Late at night, I was sitting on my back patio talking with a friend.

“What do you think I should do?” I asked.

She answered with a question of her own. “Taya, what do you always say?”

“Stand up for what you believe in?”

“Right.”

“But we might lose.”

“Then remember what Chris said when going up against someone:
You may win, but you will remember you fought me.”

I realized that making the decision didn't mean that I had to win. The important thing was to stand up for what I believed in. If people were going to try to abuse Chris, they were going to have to fight me. They might win, but they'd go away with scars.

My lawyers filed post-trial briefs immediately after the verdict came down explaining that the amount of the unjust enrichment award exceeded the Estate's total net royalties on the book. Between money due to Scott, the agent, and Jim, we received maybe half the royalty earnings. And we still had to pay taxes and expenses for everything from stamps to lawyers, and you see that conjectures about revenues were wildly optimistic.

Because the case is under appeal, I cannot comment in depth about it. Many have suggested that the attorneys could have been more aggressive in countering statements and claims they felt were misleading. Hindsight, of course, is 20/20. We will see what the future holds.
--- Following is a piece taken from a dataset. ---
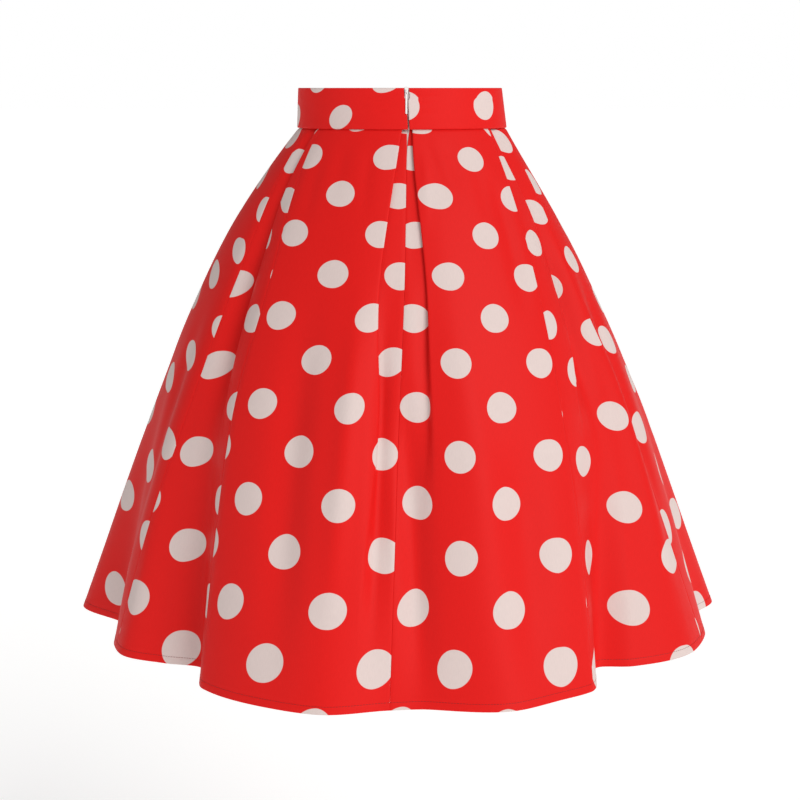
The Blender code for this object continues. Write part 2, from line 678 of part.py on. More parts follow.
def main():
    clear_scene()
    cloth = {name: material(name + " cloth", RED, 0.45) for name in CLOTH_PIECES}
    fall, levels = skirt_rows()
    make_waistband(cloth["waistband"])
    make_back_left(fall, levels, cloth["back_left"])
    make_back_right(fall, levels, cloth["back_right"])
    make_side_left(fall, levels, cloth["side_left"])
    make_side_right(fall, levels, cloth["side_right"])
    make_front_left(fall, levels, cloth["front_left"])
    make_front_right(fall, levels, cloth["front_right"])
    make_side_front_left(fall, levels, cloth["side_front_left"])
    make_side_front_right(fall, levels, cloth["side_front_right"])
    make_zip_tape(material("zip tape cloth", WHITE, 0.8))
    make_zip_slider(material("slider lacquer", WHITE, 0.35))
    make_zip_pull(material("pull lacquer", WHITE, 0.35))


main()
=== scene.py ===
"""Looks of a worn, empty midi skirt: red cloth with polka dots, a waistband and a centre back zip.

The cloth panels lie on the forms of their solids, with the same tables and formulas, as thin
shells with finer rows and columns. Metres, +Z up, -Y is the centre back, +X the wearer's right.
"""
import math

import bmesh
import bpy
import numpy as np
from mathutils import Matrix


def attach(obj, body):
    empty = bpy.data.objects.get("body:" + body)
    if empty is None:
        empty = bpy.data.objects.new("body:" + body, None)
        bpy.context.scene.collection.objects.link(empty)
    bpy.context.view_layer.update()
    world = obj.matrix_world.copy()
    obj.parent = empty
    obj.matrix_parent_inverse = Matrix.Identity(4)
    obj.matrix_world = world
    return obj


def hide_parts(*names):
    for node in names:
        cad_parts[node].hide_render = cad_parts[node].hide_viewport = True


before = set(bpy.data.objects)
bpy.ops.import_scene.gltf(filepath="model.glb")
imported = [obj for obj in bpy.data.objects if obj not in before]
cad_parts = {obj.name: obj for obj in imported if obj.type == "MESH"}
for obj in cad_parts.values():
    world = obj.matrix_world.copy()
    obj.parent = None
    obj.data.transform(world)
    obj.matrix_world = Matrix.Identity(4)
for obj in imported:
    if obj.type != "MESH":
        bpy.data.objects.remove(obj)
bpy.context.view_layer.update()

bl_info = {
    "name": "Midi skirt looks",
    "version": (1, 0, 0),
    "blender": (4, 5, 0),
    "location": "3D View > Sidebar > Skirt",
    "description": "Builds the cloth, hem stitching and zip of a polka dot midi skirt",
    "category": "Object",
}

# Heights and sizes of the garment
BAND_HEIGHT = 0.046
BAND_TOP = 0.5 * BAND_HEIGHT
SEAM_LEVEL = -0.5 * BAND_HEIGHT
SKIRT_DROP = 0.594
GAP = 0.0003
BAND_HALF_WIDTH = 0.1187
BAND_HALF_DEPTH = 0.0898
WAIST_HALF_WIDTH = 0.1228
WAIST_HALF_DEPTH = 0.0945
HEM_HALF_WIDTH = 0.3970
HEM_HALF_DEPTH = 0.3450
FLARE_SOFT = 0.18
FLARE_EARLY = 0.34
LEAN_WAIST = 0.0022
LEAN_BODY = -0.0018
LEAN_FADE = 0.05
BAND_WALL = 0.0024
LAYER_PITCH = 0.0024
SEAM_GAP = 0.00034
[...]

I wonder sometimes if, between negative campaigning and social media and plain old gossip, our society has just gone too far to the negative. You have to make a personal decision not to spread bad news about people
—
and it can be a tough decision when you
'
re involved in a fight. Holding back from criticizing people who are attacking you is very, very difficult. Trust me
—
even writing this book my tongue is bleeding.